Given problem >> Restate each of the lines given below, word for word.

Exercise input >>
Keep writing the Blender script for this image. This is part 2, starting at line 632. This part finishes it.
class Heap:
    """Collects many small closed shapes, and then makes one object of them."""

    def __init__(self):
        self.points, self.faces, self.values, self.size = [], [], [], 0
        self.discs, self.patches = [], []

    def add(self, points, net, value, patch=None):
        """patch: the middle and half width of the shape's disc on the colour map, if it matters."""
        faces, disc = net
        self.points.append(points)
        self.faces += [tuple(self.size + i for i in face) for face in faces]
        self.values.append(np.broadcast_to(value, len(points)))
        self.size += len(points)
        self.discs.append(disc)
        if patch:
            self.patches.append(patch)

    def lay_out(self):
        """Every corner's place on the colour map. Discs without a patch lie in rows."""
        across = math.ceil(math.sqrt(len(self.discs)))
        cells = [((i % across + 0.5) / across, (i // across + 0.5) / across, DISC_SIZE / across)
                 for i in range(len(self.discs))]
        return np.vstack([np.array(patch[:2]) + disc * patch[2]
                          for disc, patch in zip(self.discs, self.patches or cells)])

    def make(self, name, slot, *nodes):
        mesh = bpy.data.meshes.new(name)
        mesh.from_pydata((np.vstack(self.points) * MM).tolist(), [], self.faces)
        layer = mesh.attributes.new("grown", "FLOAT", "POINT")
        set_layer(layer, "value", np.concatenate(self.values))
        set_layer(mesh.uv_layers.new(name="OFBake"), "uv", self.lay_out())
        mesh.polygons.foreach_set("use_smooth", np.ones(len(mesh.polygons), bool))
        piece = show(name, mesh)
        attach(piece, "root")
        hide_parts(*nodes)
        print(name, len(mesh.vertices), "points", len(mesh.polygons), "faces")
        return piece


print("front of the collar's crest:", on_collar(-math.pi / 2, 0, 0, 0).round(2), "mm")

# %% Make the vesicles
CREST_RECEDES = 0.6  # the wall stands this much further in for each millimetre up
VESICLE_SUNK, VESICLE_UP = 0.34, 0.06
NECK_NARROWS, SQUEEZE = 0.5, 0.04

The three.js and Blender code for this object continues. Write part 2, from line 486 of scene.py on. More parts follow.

Solution for this task >>
Keep writing the Blender script for this image. This is part 2, starting at line 632. This part finishes it.
class Heap:
    """Collects many small closed shapes, and then makes one object of them."""

    def __init__(self):
        self.points, self.faces, self.values, self.size = [], [], [], 0
        self.discs, self.patches = [], []

    def add(self, points, net, value, patch=None):
        """patch: the middle and half width of the shape's disc on the colour map, if it matters."""
        faces, disc = net
        self.points.append(points)
        self.faces += [tuple(self.size + i for i in face) for face in faces]
        self.values.append(np.broadcast_to(value, len(points)))
        self.size += len(points)
        self.discs.append(disc)
        if patch:
            self.patches.append(patch)

    def lay_out(self):
        """Every corner's place on the colour map. Discs without a patch lie in rows."""
        across = math.ceil(math.sqrt(len(self.discs)))
        cells = [((i % across + 0.5) / across, (i // across + 0.5) / across, DISC_SIZE / across)
                 for i in range(len(self.discs))]
        return np.vstack([np.array(patch[:2]) + disc * patch[2]
                          for disc, patch in zip(self.discs, self.patches or cells)])

    def make(self, name, slot, *nodes):
        mesh = bpy.data.meshes.new(name)
        mesh.from_pydata((np.vstack(self.points) * MM).tolist(), [], self.faces)
        layer = mesh.attributes.new("grown", "FLOAT", "POINT")
        set_layer(layer, "value", np.concatenate(self.values))
        set_layer(mesh.uv_layers.new(name="OFBake"), "uv", self.lay_out())
        mesh.polygons.foreach_set("use_smooth", np.ones(len(mesh.polygons), bool))
        piece = show(name, mesh)
        attach(piece, "root")
        hide_parts(*nodes)
        print(name, len(mesh.vertices), "points", len(mesh.polygons), "faces")
        return piece


print("front of the collar's crest:", on_collar(-math.pi / 2, 0, 0, 0).round(2), "mm")

# %% Make the vesicles
CREST_RECEDES = 0.6  # the wall stands this much further in for each millimetre up
VESICLE_SUNK, VESICLE_UP = 0.34, 0.06
NECK_NARROWS, SQUEEZE = 0.5, 0.04

The three.js and Blender code for this object continues. Write part 2, from line 486 of scene.py on. More parts follow.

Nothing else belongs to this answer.